If b>0, your opponent wants to minimize b.p'+a and chooses the lowest possible p' value (p'=0). In this case, the expected payoff is a=9p-4. Note, however, that b>0 implies 9-20p>0 implies p<9/20. So, the expected payoff is a=9p-4<81/20-4=$1/20 (So, I get an expected payoff strictly less than $1/20).

If b<0, your opponent wants to minimize b.p'+a and chooses the highest possible p' value (p'=1). In this case, your expected payoff is 5-11p. Note, however, that b<0 implies 9-20p<0 implies p>9/20. So, the expected payoff is 5-11p<5-99/20=$1/20 (So, you get an expected payoff strictly less than $1/20).

If, however, b=0 (i.e., p=9/20), then your expected payoff is 9p-4=$1/20 for every p' value, which is superior to all of the above. So, you want to choose p=9/20.

- "Descartes' Rule of Signs" is spelled incorrectly as "Descarte's Rule of Signs" in three places (pp. 128, 130, 302).
- There is a typo on page 229. The equation on the last line should read "E(Nt) = pt · 1 + (1 − pt) · [1+E(Nt)]." The answer is otherwise correct.

- None yet.

- Posted October 7, 2015. Middle of page 97 "k=2,...n" should be "k=1,...,n". Page 98, "tirangle" should be "triangle."
- Posted October 16, 2015. Question 1.69 on p22. An "even number of heads" is what the interviewer wrote, but that is ambiguous (it is not about odd versus even). What he meant was "the same number of heads"
- Posted December 4, 2016. Answer 4.1 p199. First two equations should use x instead of v.
- Posted December 4, 2016. Last line p.226 "to rare" should be "too rare"
- Posted December 4, 2016. p.255 Peijnenburg and Atkinson 2013 is accidentally indented in the references. It is there but easy to miss.
- Posted April 6, 2016. p.20 Q1.59 "three men and one women" should be "three men and one woman"

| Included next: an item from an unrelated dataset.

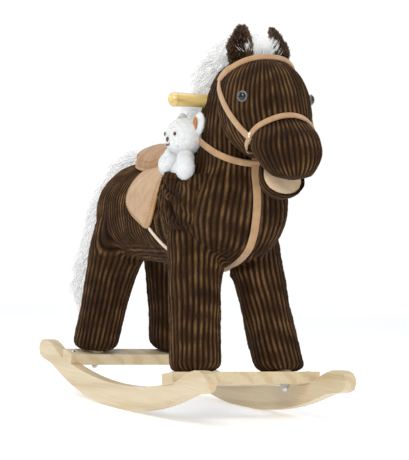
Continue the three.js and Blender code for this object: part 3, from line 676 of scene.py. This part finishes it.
def band(name, tree, centre, ahead, width, thick, start, end, node, lift=1.6):
    """A flat strap on the surface, between two angles in the plane through centre that holds X and ahead.
    Angle 0 is ahead and 90 is the left side."""
    ahead = unit(np.array([0.0, *ahead]))
    across = np.cross([1.0, 0, 0], ahead)
    base, normal, angles = [], [], []
    for a in np.linspace(math.radians(start), math.radians(end), 120):
        direction = math.cos(a) * ahead + math.sin(a) * np.array([1.0, 0, 0])
        at = [outermost(tree, np.array(centre) + across * s * width * 0.45, direction) for s in (-1, 0, 1)]
        if any(p is None for p, _ in at):
            continue
        out = sum(n for _, n in at)
        out = unit(out - across * (out @ across))
        reach = max((p - at[1][0]) @ out for p, _ in at)
        base.append(at[1][0] + out * max(0, min(reach, 3)) * 0.6)
        normal.append(out)
        angles.append(a)
    base, normal = smoothed(np.array(base), 6, False), unit(smoothed(np.array(normal), 6, False))
    lift = lift(np.degrees(angles))[:, None] if callable(lift) else lift
    strap(name, base, normal, across, width, thick, lift, STRAP, "suede", node)


BRIDLE, BRIDLE_THICK = 9.5, 2.2
NOSE, CROWN = (0, -303, 409), (0, -216, 503)
band("bridle_noseband", HEAD_TREE, NOSE, (-1, 1), BRIDLE, BRIDLE_THICK, -88, 88, "noseband")
band("bridle_chin", FACE_TREE, NOSE, (-1, 1), BRIDLE, BRIDLE_THICK, 91, 269, "chin_strap",
     lift=lambda angle: 1.2 - 14 * step(2, 20, 89 - np.abs(angle - 180)))
band("bridle_browband", FACE_TREE, (0, -222, 507), (-46, 34), BRIDLE, BRIDLE_THICK, -86, 86, "browband")
band("bridle_crown", HEAD_TREE, CROWN, (0.1, 1), BRIDLE, BRIDLE_THICK, -84, 84, "crownpiece")
for side_name, side in SIDES.items():
    band(f"bridle_{side_name}_cheek", HEAD_TREE, (0, -270, 467.5), (-96, -87), 10.5, BRIDLE_THICK, side * 33,
         side * 146, f"{side_name}_cheek_strap", lift=1.9)
band("breast_collar", BODY_TREE, (0, -180, 415), (-1, -0.485), 10.5, 2.4, -150, 150, "collar_strap")


# ------------------------------------------------------------------ girth and martingale
def belly_strap(name, tree, centre, ahead, sideways, width, thick, start, end, mat, slot, node, lift):
    """A strap in any plane: angle 0 looks along ahead and 90 along sideways."""
    ahead, sideways = unit(np.array(ahead, float)), unit(np.array(sideways, float))
    across = np.cross(sideways, ahead)
    base, normal = [], []
    for a in np.linspace(math.radians(start), math.radians(end), 90):
        p, n = outermost(tree, centre, math.cos(a) * ahead + math.sin(a) * sideways)
        if p is not None:
            base.append(p)
            normal.append(unit(n - across * (n @ across)))
    base, normal = smoothed(np.array(base), 8, True), smoothed(np.array(normal), 8, True)
    strap(name, base, normal, across, width, thick, lift, mat, slot, node)


TORSO_TREE = tree_of(tube(TORSO, 96, 80, 2.2))
belly_strap("girth", TORSO_TREE, (0, -60, 261), (0, -1, -0.712), (1, 0, 0), 5.4, 1.8, -117, 117, WEBBING,
            "cream_webbing", "girth_strap", 2.6)
belly_strap("martingale", BODY_TREE, (0, -120, 330), (0, -1, 0), (0, 0, -1), 12.5, 2.2, -33, 88, STRAP,
            "suede", "martingale_strap", 1.4)


# ------------------------------------------------------------------ small round parts
def lathe(name, profile, at, axis, mat, slot, nodes=(), sides=48):
    """A turned part: profile is (height along the axis, radius), from end to end."""
    w = unit(np.array(axis, float))
    u = unit(np.cross(w, [0, 0, 1.0] if abs(w[2]) < 0.9 else [1.0, 0, 0]))
    v = np.cross(w, u)
    co = [np.array(at) + w * h + r * (np.cos(t) * u + np.sin(t) * v) for h, r in profile for t in around(sides)]
    co, tri, _ = closed_skin(np.array(co), len(profile), sides)
    return as_object(name, co, tri, mat, slot, nodes)


def arc(radius, start, end, count, h=0.0):
    """A lathe profile's circular arc, between angles above the plane at height h."""
    return [(h + radius * math.sin(t), radius * math.cos(t)) for t in np.radians(np.linspace(start, end, count))]


END_OF_BAR = [(99, 10.7), (94, 10.6), (80, 10.3), (50, 10.0), (0, 9.8)]
half_bar = [(100 + h, r) for h, r in arc(11, 88, 0, 14)] + END_OF_BAR
bar = [(-h, r) for h, r in half_bar] + half_bar[-2::-1]
lathe("turned_handlebar", bar, (0, -155, 482), (1, 0, 0), HONEY, "varnished_wood", ["handlebar"])


SLAT_Y, SLAT_Z = 212, 63.5
NUTS_AT, SCREWS_AT = 72, 113  # on either side of each slat's middle


def slat_point(x, end, rise):
    """A point that stands rise above a cross slat's middle, square to its slope."""
    return np.array([x, end * (SLAT_Y - math.sin(SLAT_TILT) * rise), SLAT_Z + math.cos(SLAT_TILT) * rise])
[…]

- Posted January 23, 2015. In the third solution to the 90-coin problem (Q1.18 of the 15th edition, but appearing in earlier editions also), I mistakenly overlooked a case. In the case where A and B do not balance, and I swap the {27}s, it is possible that the scales tilt the opposite way. In this case, {27}B contains the coin known to be heavy or known to be light. Similarly if you go to the next step and swap {9}s.

- Posted July 24, 2012: Answer 1.6 on page 59 should say 15 plusminus 10 = 5, or 25. These correspond to S=10, or S=50. The case S=10 has a physical interpretation where the 5x10 box touches the circle on the other side of the square, but that is not consistent with the picture.

- Posted Sept 3, 2009: Question 1.16 about the ants is mis-stated. In the original question the ants can only walk parallel to the edge of the ruler. As such, they can only ever meet head on. With this amendment, the given answer is correct. Thank you to Craig Smith for finding this.
- Posted May 20, 2010: Answer 4.5 on page 191 says that 8/3 is the same as 2 1/3. Obviously 8/3 = 2 2/3.
- Posted November 24, 2010: Question 4.10 on page 37 is not worded quite clearly enough. There are multiple interpretations. My interpretation is that the game could be played repeatedly where the guest reveals a door to be empty.